Still minding the gap? A review of efforts to link relief and development in situations of human displacement, 2001-2012

Report
from UN High Commissioner for Refugees
Published on 26 Feb 2013 View Original

Executive summary

For UNHCR, the issue of involving development actors in the search for durable solutions for persons displaced by conflict, namely refugees, has a long history stretching back to the early 1980s, in particular the International Conference on Assistance to Refugees in Africa (ICARA) in 1984. More recently, especially after the UN Humanitarian Response Review of 2005, internally displaced persons have also become a regular, though distinct, feature of the search for durable solution. In addition, since late 2008, protracted refugee situations have become a focus of attention in the work of UNHCR, not only in terms of durable solutions, but also in promoting, with the help of development actors, a degree of self-reliance through livelihood activities.

An overview of UNHCR’s initiatives to involve development actors from their beginnings up to the Brookings Roundtable in 1999 was the subject of a UNHCR study in 2001. This present paper complements that work by studying the same subject during the period 2001-2012.

The integration/reintegration of conflict-affected populations in their country of origin is recognized as one of the more important aspects of the transition from relief to development and as an integral part of peacebuilding. The international community has become more sensitized to development challenges posed by conflict and displacement; this is inter alia reflected in the Principles for Good International Engagement in Fragile States and Situations adopted in 2007.

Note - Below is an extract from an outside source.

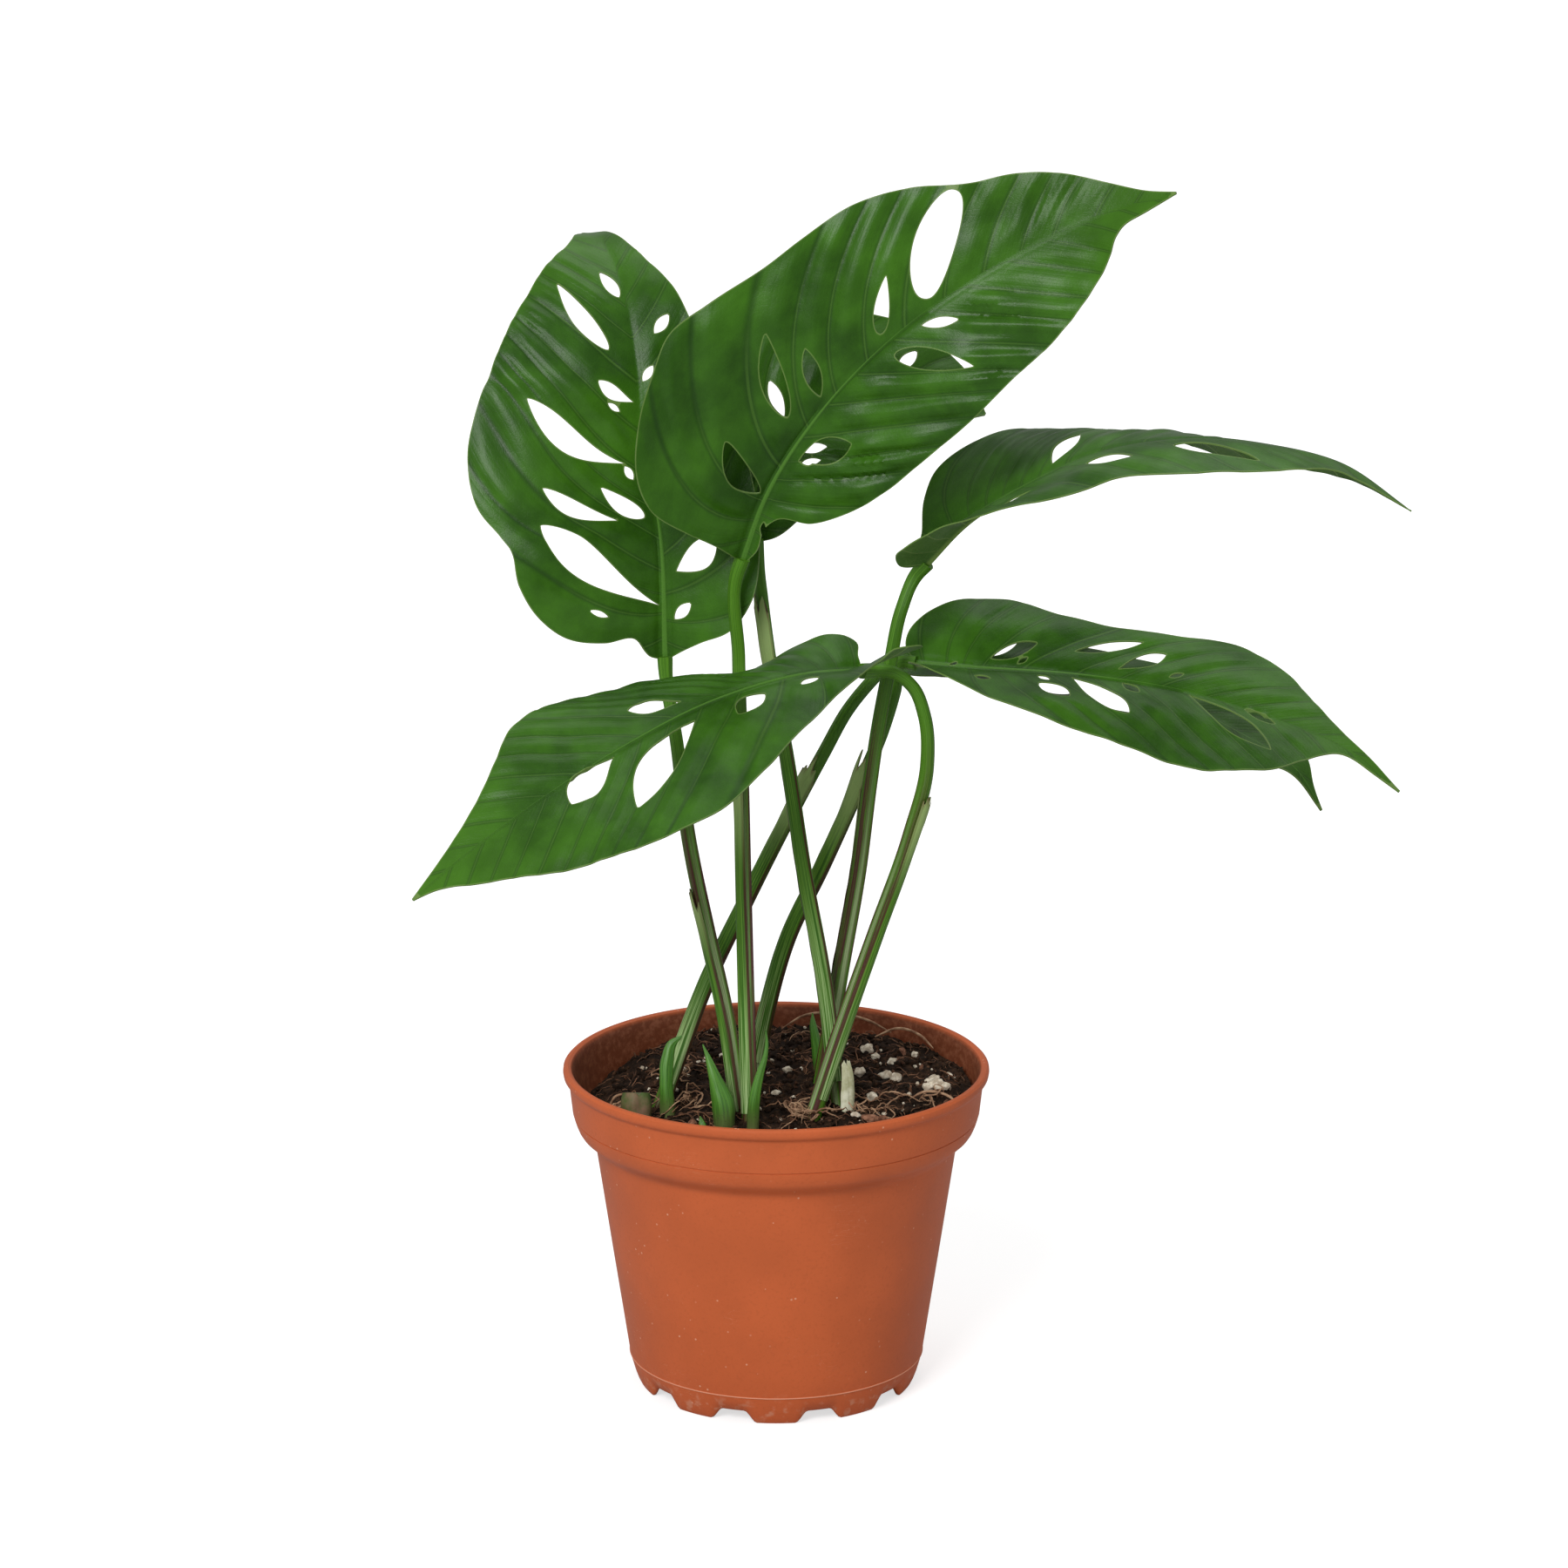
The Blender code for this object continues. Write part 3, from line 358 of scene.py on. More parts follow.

Within the timeframe of this study, as can be seen from Annex 2, much seemingly has been accomplished in terms of policy papers, deliberations in ECOSOC and other fora, guidelines and tools, and new initiatives; but their impact on the ground has been notably limited.
However, since 2008, one can see an added momentum to address this “gap” between rhetoric and reality. This paper attempts to account for this. While there might be a range of reasons for this discrepancy, one nodal one is the lack of predictable funding for transition initiatives.

In spite of the creation of special transitional funding mechanisms, one still is confronted with a phenomenon of “aid orphans” created by risk-adverse development partners. The subtitle of the 2011 OECD/DAC monitoring survey of the implementation of the Principles for Engagement in Fragile States and Situations is: Can’t we do better? This could be the subtitle of this overview of UNHCR’s efforts (2001-2012) to engage development actors in the search for durable solutions for those displaced by conflict.